▶ [Given material]

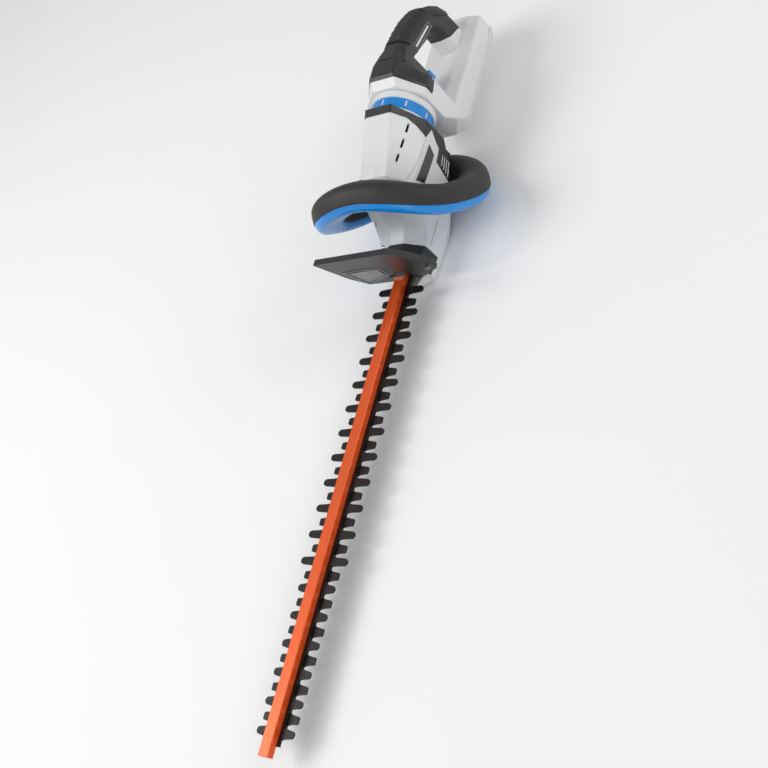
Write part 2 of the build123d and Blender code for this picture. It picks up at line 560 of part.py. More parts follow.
rear_shell -= box(-440, -265.5, -60, 60, -10, 14.5) + box(-440, -265.5, -36.3, 36.3, 14, 34.3)
rear_shell -= box(-440, -411, -7.4, 7.4, 30, 37.4)
for y in CONTACT_Y:
    rear_shell -= box(-267, -261, y - 0.5, y + 0.5, 18, 28)
rear_shell -= prism_xz([(-298.5, 122), (-298.5, 100), (-351.5, 84), (-351.5, 107)], -8.3, 8.3)
rear_shell -= box(-300, -240, -3.3, 3.3, 61.2, 67.8) + box(-300, -285.5, -9.3, 9.3, 60.7, 76.3)
boss = []
rear_screw_at = [(-255, 140, 26), (-243, 24, 39), (-270, 52, 27), (-359, 113, 16.5), (-388, 66, 16.5)]
for x, z, reach in rear_screw_at:
    rear_shell += (rod_y(x, z, 0, reach, 4.2) + rod_y(x, z, -reach, 0, 4.6)) & rear_outer
    rear_shell -= rod_y(x, z, -60, -reach + 3, 3.4)
    rear_shell -= rod_y(x, z, -reach, 0, 1.8) + rod_y(x, z, -1, reach - 5, 1.4)
    boss.append(rod_y(x, z, -reach + 0.6, -reach + 3, 3.2) + rod_y(x, z, -reach + 3, 0, 1.7)
                + rod_y(x, z, 0, reach - 6, 1.4))
PIVOT_X, PIVOT_Z = -304.5, 117.0
rear_shell += (rod_y(PIVOT_X, PIVOT_Z, 10.2, 16, 4.5) + rod_y(PIVOT_X, PIVOT_Z, -16, -10.2, 4.5)) & rear_outer
rear_shell -= rod_y(PIVOT_X, PIVOT_Z, -15.5, 15.5, 2.0)
for side in (1, -1):
    rear_shell += box(-334, -316, side * 5 if side > 0 else -15, 15 if side > 0 else side * 5, 121.5, 123.5) & rear_outer
rear_shell -= rod_y(PIVOT_X, PIVOT_Z, 8.2, 10.2, 3.3)
rear_shell -= box(-247, -241, -2.7, 2.7, 46.0, 50.0)
LOCK_X, LOCK_Z = -318.0, 133.0
rear_shell -= rod_y(LOCK_X, LOCK_Z, -40, -8, 5.3)
dark = prism_xz(DARK, -90, 90)
white_shell = rear_shell - dark
dark_shell = rear_shell & dark
white_left, white_right = halves(white_shell)
dark_left, dark_right = halves(dark_shell)
keep("rear_housing_left", white_left)
keep("rear_housing_right", white_right)
keep("handle_casing_left", dark_left)
keep("handle_casing_right", dark_right)
keep("rear_screws", group(boss))

soft_zone = prism_xz([(-297, 160), (-297, 134), (-330, 127), (-352, 119), (-372, 107), (-384, 92), (-396, 80),
                      (-440, 80), (-440, 160)], -60, 60)
soft = (grip_body(-1.6, 1, 9) - grip_body(0.0, 1, 9) - rod_y(LOCK_X, LOCK_Z, -40, -8, 5.3)) & soft_zone
keep("grip_overmould", max(soft.solids(), key=lambda s: s.volume))
inlay = prism_xz([(-306, 122), (-306, 119), (-350, 109.5), (-350, 112.5)], 17.0, 17.7)
inlay = inlay - rear_shell
keep("grip_inlay", max(inlay.solids(), key=lambda s: s.volume))

# Trigger on its cross pin, with the switch above it.
trigger = prism_xz([(-301, 121), (-300.5, 111), (-307, 107.5), (-326, 101.5), (-345, 95.5), (-346.5, 97), (-346.5, 103),
                    (-330, 112), (-312, 121)], -8.0, 8.0)
trigger -= rod_y(PIVOT_X, PIVOT_Z, -20, 20, 2.05)
keep("trigger", trigger)
keep("trigger_pin", rod_y(PIVOT_X, PIVOT_Z, -15.5, 15.5, 2.0))
keep("microswitch", box(-334, -318.5, -4.8, 4.8, 122.0, 129.0) + box(-333, -326.5, -2.5, 2.5, 119.6, 122.0))


def coil(axis, start, radius, wire, pitch, turns):
    """Round-wire coil spring starting at a point and rising along an axis."""
    path = Helix(pitch, pitch * turns, radius)
    section = Plane(origin=path @ 0, z_dir=path % 0) * Circle(wire / 2)
    spring = sweep(section, path=path, is_frenet=True)
    turn = {"z": Rot(0, 0, 0), "y": Rot(-90, 0, 0), "x": Rot(0, 90, 0)}[axis]
    return Pos(*start) * turn * spring


keep("trigger_spring", coil("y", (PIVOT_X, 8.4, PIVOT_Z), 2.5, 0.4, 0.5, 2.5))

# Lock-off button through the right side of the grip.
button = rod_y(LOCK_X, LOCK_Z, -19.5, -11.5, 5.0) + rod_y(LOCK_X, LOCK_Z, -11.5, -5.5, 3.0)
keep("lock_off_button", button)

# Rotation release: finger button at the front of the grip opening, bar and pawl up to the hub flange.
release = box(-305, -290.5, -9.0, 9.0, 61.0, 76.0) - box(-306, -303.6, -7.5, 7.5, 62.5, 74.5)
release += box(-291, -254.6, -3.0, 3.0, 61.5, 67.5) + box(-258.5, -254.6, -3.0, 3.0, 46.5, 62)
release += box(-258.5, -247.5, -2.2, 2.2, 46.5, 49.4)
keep("rotation_release", release)

# ---- battery ---------------------------------------------------------------------------------
pack_outline = [(-39.8, 14.2), (-39.8, 12), (-32, -4), (32, -4), (39.8, 12), (39.8, 14.2), (35.8, 14.2), (35.8, 34),
                (-35.8, 34), (-35.8, 14.2)]
pack_case = prism_yz(pack_outline, -423.5, -266.5)
pack_case -= box(-409, -279, -32.5, 32.5, -1, 31)
pack_case -= box(-421, -411, -9.0, 9.0, 6.0, 40) + box(-430, -420, -8.2, 8.2, 12, 30)
for y in CONTACT_Y:
    pack_case -= box(-279.5, -260, y - 1.3, y + 1.3, 16.5, 29.5)
keep("battery_case", pack_case)
cells = []
for i in range(5):
    for j in range(2):
        x0 = -408.0 + 25.6 * i
        cells.append(box(x0, x0 + 25, -31, 31, -0.6 + 15.6 * j, 14.4 + 15.6 * j))
keep("battery_cells", group(cells))
keep("terminal_block", box(-262.5, -250, -20, 20, 12, 33))
keep("tool_terminals", group([box(-277, -262.5, y - 0.5, y + 0.5, 18, 28) for y in CONTACT_Y]))
latch = box(-420.7, -411.3, -8.7, 8.7, 14.5, 33.9) + box(-418, -412, -6.7, 6.7, 33.9, 36.4)
latch += box(-427.5, -420.7, -7.9, 7.9, 17.0, 28.7)
keep("battery_latch", latch)
keep("latch_spring", coil("z", (-416, 0, 6.4), 3.4, 0.7, 1.9, 4.0))

# ---- write the pieces ---------------------------------------------------------------------
os.makedirs("parts", exist_ok=True)
for name, shape in nodes.items():
    export_step(shape.moved(Location(SHIFT)), "parts/" + name + ".step")
    print(name, len(shape.solids()), round(shape.volume / 1000, 2), "cm3")
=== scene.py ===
import math

import bmesh
import bpy
import numpy as np
from mathutils import Matrix, Vector


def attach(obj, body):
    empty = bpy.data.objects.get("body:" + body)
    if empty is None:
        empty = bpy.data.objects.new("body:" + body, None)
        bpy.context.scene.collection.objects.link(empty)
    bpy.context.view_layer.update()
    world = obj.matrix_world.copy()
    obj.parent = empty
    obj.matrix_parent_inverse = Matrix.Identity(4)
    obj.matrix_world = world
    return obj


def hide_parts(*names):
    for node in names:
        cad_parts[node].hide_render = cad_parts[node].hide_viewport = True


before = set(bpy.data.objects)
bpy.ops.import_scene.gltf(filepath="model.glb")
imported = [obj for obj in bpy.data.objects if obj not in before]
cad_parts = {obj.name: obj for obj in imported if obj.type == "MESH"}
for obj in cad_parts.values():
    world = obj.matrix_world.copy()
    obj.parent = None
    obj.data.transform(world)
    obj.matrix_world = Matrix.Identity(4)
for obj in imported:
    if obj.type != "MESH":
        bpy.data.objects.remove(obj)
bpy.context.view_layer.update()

# Datum of the tool: the first long tooth, in the plane where the blades meet. Sizes below are
# in millimetres from this point, and go into the shared frame in metres through place().
DATUM = np.array([-87.5, 0.0, 30.8])


def place(points):
    """Millimetres from the datum turned into metres in the shared frame: (point + datum) / 1000."""
    return (np.asarray(points, float) + DATUM) / 1000.0


# ---- camera: long lens above the tool's left front, blade tip towards the viewer --------------
# The tool lies level while the camera is rolled, so the blade runs down the frame.
camera_data = bpy.data.cameras.new("studio_camera")
camera_data.sensor_width = 36.0
camera_data.lens = 1226.8 * 36.0 / 768.0
camera_data.clip_start, camera_data.clip_end = 0.05, 30.0
camera = bpy.data.objects.new("studio_camera", camera_data)
bpy.context.scene.collection.objects.link(camera)
across = Vector((-0.249445, 0.773193, -0.583052))
downward = Vector((0.887933, -0.057660, -0.456344))
ahead = Vector((-0.386461, -0.631544, -0.672161))
turn = Matrix((across, -downward, -ahead)).transposed()
camera.matrix_world = Matrix.Translation(Vector(place([732.7, 988.3, 1036.9]))) @ turn.to_4x4()
bpy.context.scene.camera = camera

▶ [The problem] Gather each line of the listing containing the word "None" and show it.

▶ [Reply]
    if empty is None:
        empty = bpy.data.objects.new("body:" + body, None)
    obj.parent = None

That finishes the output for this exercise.